When the crowd had dispersed, and the judges had gone from the Old Marketplace, the soldiers set to disposing of the remains from the smoldering fire. At the base of the stake, mid the ashes, was found the noble heart of the Maid, intact and full of blood. In vain the English soldiers tried to burn it with oil, sulfur and charcoal, but the only remaining relic of the brave young Martyr could not be destroyed. "We have burnt a Saint!" exclaimed one of the soldiers. "We are lost." Terrified, they gathered her heart and ashes into a bag, took it to a bridge over the Seine and cast it into the river. Saint Jeanne d' Arc
Following the Retrial of Joan of Arc, Inquisitor-General Jean Bréhal drew up his final summary which describes Joan as a martyr convicted in a trial which violated Church law in pursuit of a secular vendetta. Pope Callixtus III excommunicated Cauchon posthumously in 1457 for his role in Joan's persecution and condemnation.
But then if you consider the pope as the Bishop of Rome, that is a whole different story. The first persons to be directly condemned to death by the Bishop of Rome were the brothers Carlo Carafa (Cardinal) and Giovanni Carafa, Duke of Paliano in 1561.
The first known persons directly ordered to be executed by the a pope himself seems to be the brothers Cardinal Carlo Carafa and Giovanni Carafa, Duke of Paliano, nephews of Paul IV, sentenced to strangulation in prison and beheading, respectively, by Pius IV, as his first public act (March 5, 1561). - Who was the first person ordered executed by a Roman Catholic pope?

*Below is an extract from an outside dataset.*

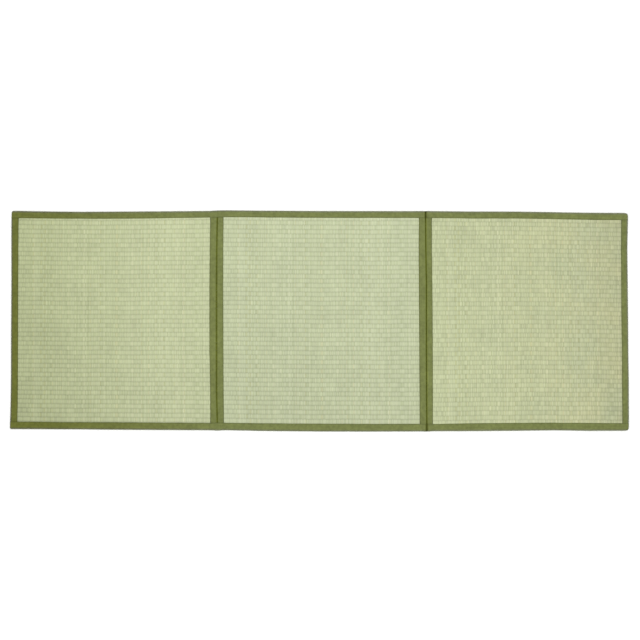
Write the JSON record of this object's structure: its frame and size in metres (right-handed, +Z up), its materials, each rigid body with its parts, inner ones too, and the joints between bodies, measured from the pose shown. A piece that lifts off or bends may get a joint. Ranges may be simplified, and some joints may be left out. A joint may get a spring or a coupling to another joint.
{
  "type": "tatami mat",
  "caption": "Flat folding tatami mat of ribbed woven rush panels, bound and hinged with cloth tape.",
  "frame": {"origin": "centre of the mat's box, on the floor", "axes": "+X along the mat's length, +Y across it towards the back long side, +Z up out of the rush face"},
  "size_m": [2.0048, 0.717, 0.0143],
  "materials": {
    "woven_rush": "pale green woven rush, ribbed, with a slight sheen",
    "edge_tape": "matt olive green cotton tape"
  },
  "bodies": {
    "root": {"rush_panel_left": "woven_rush", "rush_panel_middle": "woven_rush", "rush_panel_right": "woven_rush", "end_tape_left": "edge_tape", "hinge_tape_left": "edge_tape", "hinge_tape_right": "edge_tape", "end_tape_right": "edge_tape", "side_tape_back": "edge_tape", "side_tape_front": "edge_tape"}
  },
  "joints": []
}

Priscillian, a bishop himself, was tried, condemned to death, and executed on orders of the Roman emperor Maximus in 385. The chief accusser was Ithacius, a rival bishop. Although I don't know if Ithacius desired Priscillian to be killed or if he approved of the killing, he was nevertheless censured by notable Christian figures, such as Martin of Tours, Ambrose, and pope Siricius for taking the matter to civil authorities and the result of having a bishop executed. Ithacius was subsequently removed from being a bishop.